The increase in homicides comes at a time when by every other measure, crime is going down in the city. Of the seven categories for violent and property crimes used in the annual FBI Uniformed Crime Report, Springfield in 2011 saw declines in five of them.
Some of the declines are quite dramatic: 72 percent in reported rapes, 11 percent in both burglaries and robberies, 13 percent in car thefts, and 24 percent in felony assaults.
The only increases were 3 percent jump in larcenies and the 11 percent uptick recorded in homicides.
Despite numbers showing crime overall is going down, people still focus on the number of homicides going up, Fitchet said. “The other crimes are not – I don’t want to say glamorous, but the other crimes are not headline grabbers,” he said.
Statistically speaking, the average person in Springfield is more likely to be a victim of robbery than a victim of homicide – and the number of robberies is going down, the commissioner said.
“It isn’t reported that there was a shooting in one part of the city and for the next month there wasn’t another shooting there,” he said. “You can’t measure it because it’s not reportable, even if we feel it has an impact.”
In comparison to Springfield, Hartford had 27 homicides in 2011, an increase from 24 the year before, and Boston had 62 homicides, a decrease from 74 in 2010.
Since 2000, Springfield has averaged more than 14 homicides per year, but higher-than-average numbers in recent years has pushed the average during the past five years to about 17 per year.
A high percentage of homicides in Greater Springfield during the past 20 years or more have always involved young people, both as victims and as assailants. This matches FBI data for the entire country over the same period which show roughly half of all homicide victims were younger than age 30
For the years 2000-09, there were 145 homicides in Springfield. Sixty-three percent of victims were under the age of 30. The average age for the decade was 28.9 years.
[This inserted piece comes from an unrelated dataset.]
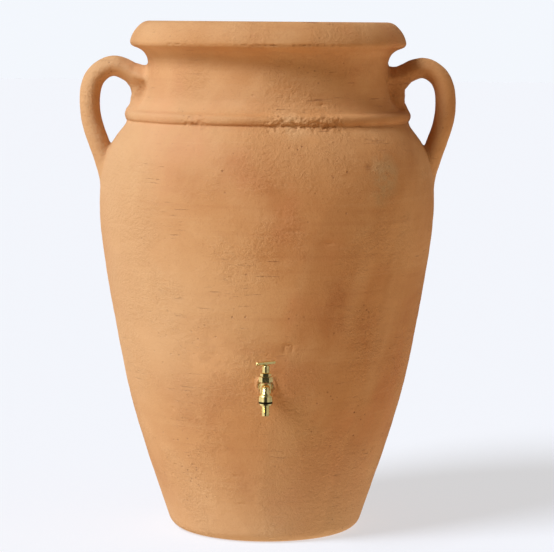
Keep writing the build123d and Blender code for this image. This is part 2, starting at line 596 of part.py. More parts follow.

In 2010, there was a noticeable spike in homicides involving young people. Twelve of the 16 victims, or 75 percent, were under 30, and 10 were under 25. The average age of victims was 24 years old.
In 2011, 10 of 19 victims were under age 30, or 52 percent. Nine were between 16 and 24. The average age was 29.8 years old.
In Holyoke, the average age also increased, albeit from 20.5 years in 2010 to 23.5 in 2011.
Granted, when dealing with fewer than two dozen data points, any shift in one direction or another will result in major swings in percentages. The numbers for 2011 may just be a statistical fluke, or it could be an early indication that the investment in many anti-youth violence programs are showing returns.
Mastroianni said the numbers are interesting, but he does not quite know what to make of it. He said that perhaps the change in average age of Springfield victims is a reflection of community-based programs and law-enforcement efforts to target youth and gang violence.
“I’d like to believe it has something to do with the effectiveness of youth initiatives,” he said. “Maybe young people are starting to get the message.
Of the 19 homicide cases in Springfield last year, eight remain active investigations with no arrests.
The arrest of Kimani Anderson on Jan. 30 in the July 7 shooting of 16-year-old Tyrell Wheeler, was the 11th case in which an arrest was made, bringing the 2011 clearance rate to 58 percent.
Arrests have been made in three of Holyoke’s four homicides; only the June 19 death of Oscar Castro remains open.
In Chicopee, police have yet to make an arrest in that city’s lone homicide, the Aug. 26 death of 20-year-old Amanda Plasse.
Submitted photoAn undated photo Amanda Plasse, supplied by her family. Plasse was found stabbed to death in her apartment on School Street in Chicopee on Aug. 26. Her case remains unsolved.
In 2010, police made arrests in 12 of 16 homicide cases, or 75 percent; for the previous decade the clearance rate was about 80 percent.
Boston in 2011 made arrests in just 40 percent of its 62 homicides, and just before the close of the year, Boston Police Commissioner Edward Davis announced a top-to-bottom revamping of the homicide unit.
Data from the FBI shows clearance rates have fallen dramatically nationwide over the last 50 years, from 91 percent in 1963 to about 65 percent in 2010.
Fitchet said he has confidence in his detectives, saying they continue to do very good work and investigations are ongoing.
“We’re still working on them. There’s not a statute of limitations, and the cases ongoing,” he said. “It’s not a good answer, but it doesn’t mean that in a couple of weeks, or a month, or six months, there won’t be (arrests).”
A few weeks after his interview, police arrested Anderson.
Declining clearance rates are a national problem, not just a Springfield one, said Mastroianni, who ordered that state police investigators assigned to his office would take the lead role for a month in April in any new murder investigations in Springfield after the city recorded six homicides during the first three months of the year.
The district attorney emphasized he retains full confidence in the Springfield police to investigate homicides. Long-time investigators tell him it’s become increasingly difficult to find witnesses willing to testify even when there were plenty of witnesses to the crime, Mastroianni said. And, with people more reluctant to cooperate, it takes more time to close cases, he said.
“It’s not like it was 10 to 15 years ago. Clearly that has an effect, especially with drug cases,” Mastroianni said. “People may not want to cooperate at the time, but they may cooperate later if police stay on the investigation.”